Long known for his randy reputation, Dominique Strauss-Kahn appeared to be likely to be able to return to his high rank in French politics even after being charged with sexual assault. That suited much of the media and its desire for a narrative that would draw viewers to the Internet and television.
Questions were raised about the allegations of the hotel maid who said he sexually assaulted her. And he went from being held under house arrest to release on his own recognizance. Of course, he still can't leave the U.S., but forget that for the moment.
The story is how this rich Frenchman was harassed by an African woman who may have lied on her application for asylum in America. Forget the details. Bruised vagina. Injured shoulder.

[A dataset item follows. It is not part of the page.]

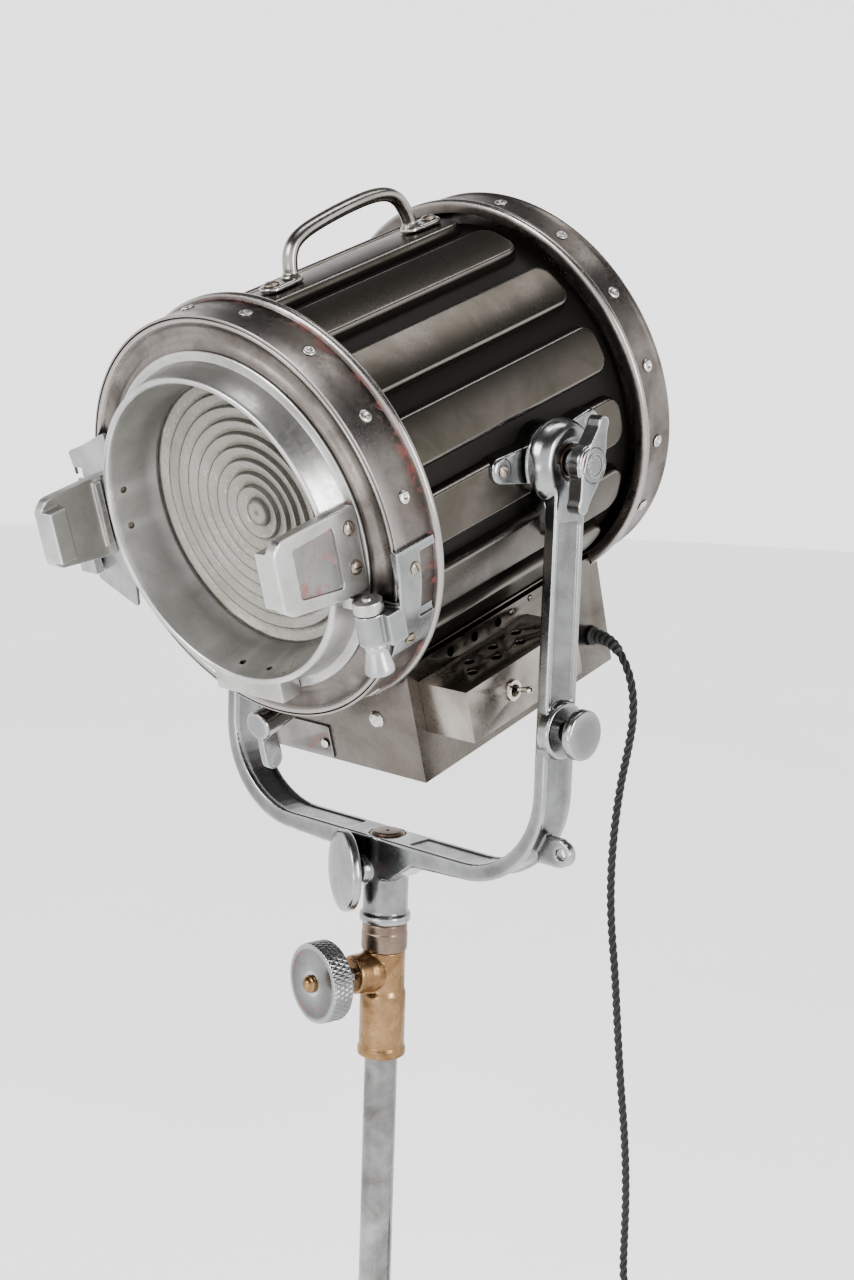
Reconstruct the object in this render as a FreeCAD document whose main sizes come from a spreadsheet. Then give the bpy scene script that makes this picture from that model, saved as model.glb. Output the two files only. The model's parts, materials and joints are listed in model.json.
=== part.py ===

So the roller coaster took another spin. First the French were angry seeing one of their leaders handcuffed and forced to take the perp walk. He was likely to be the presidential candidate next year of the Socialist Party. Then French women revolted as the evidence built and built.
Suddenly, word got out that the maid had lied about some things, leading to the assumption that the case would be dropped and Strauss-Kahn, even though he had been forced to resign as managing director of the International Monetary Fund, would return to the presidential campaign.
Of course it was clear that questions remained, and the New York City district attorney himself was accused of playing games. Dodging his duty. He had already been criticized for a lame performance.
Facts. Who needs them? A poll found that nearly 50 percent of French people believed Strauss-Kahn should return to politics. Of course 45 percent thought he shouldn't. What kind of a campaign would that be?
It was already known that in 2007, a well-known French journalist had accused Strauss-Kahn of attempting to rape her in 2002. She says he offered her an interview, and when she came to his residence, he attempted to rape her. Her mother, Anne Mansouret, a regional councilor in Strauss-Kahn's Socialist Party, admitted talking her into not reporting the act.